Après les meubles, Edition by Moyard a lancé une ligne de sacs avec la marque lausannoise Prism, dont le créateur Fabien Baudin était lui aussi «d’abord un ami»… «Nous sommes partis de ses patrons et avons réalisé les pièces avec des textiles et cuirs faits pour des meubles et qu’on n’utilise jamais pour des accessoires de mode, développe Mathieu Winkler. A l’atelier, entre deux rideaux, mes courtepointières se sont mises à faire des sacs.»
Pour cette première série limitée, ce sont les imprimés classiques de l’ameublement (toile de Jouy, fruits ou géométrie) qui ont été choisis. Prix de vente du sac Edition by Moyard en collaboration avec Prism: 280 francs. «Pour la doublure, nous avions d’abord choisi un simple coton. Mais le résultat ne nous plaisait pas. J’ai trouvé des chutes de lin glacé dans le dépôt, un textile utilisé dans l’ameublement et qui vaut 200 francs le mètre.
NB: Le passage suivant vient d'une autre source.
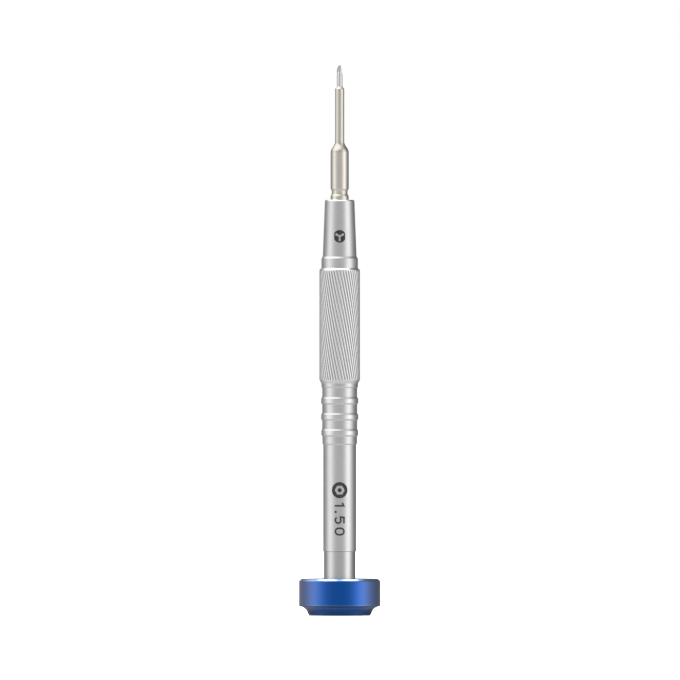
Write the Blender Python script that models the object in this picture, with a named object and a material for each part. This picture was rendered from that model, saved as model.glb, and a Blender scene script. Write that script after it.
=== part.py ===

On les a récupérées pour faire ces doublures.»
Cette diversification, Mathieu Winkler la finance en empruntant au budget marketing de sa société. «Economiquement, je ne suis pas dans un rendement efficace, continue-t-il. Mais, hormis la satisfaction personnelle que me procure cette aventure, cela me sert à valoriser le nom de Moyard différemment.» En termes d’image, le cercle est vertueux puisque, en s’associant avec des marques dont la clientèle a entre 20 et 30 ans, le directeur fait connaître le nom de sa maison à de nouveaux prospects. Tout en soignant ses consommateurs traditionnels en quête de la noblesse de l’ouvrage artisanal.
D’autres éditions suivront, comme un livre d’auteur ou un multiple réalisé par des artistes bâlois. Quant aux ateliers de la rue de Lausanne, ils continuent leur mue pour devenir un Soho morgien, accueillant les studios de designers, photographes et graphistes. «Tous les premiers jeudis du mois, nous organisons un concert, soit une répétition entre musiciens qui n’ont pas l’habitude de jouer ensemble. Enfin, dès l’année prochaine, nous ouvrirons un espace d’expositions temporaires au rez-de-chaussée du bâtiment.»
On renoue avec l’esprit et la tradition du design italien des années 1960, engagé et qui prend des risques.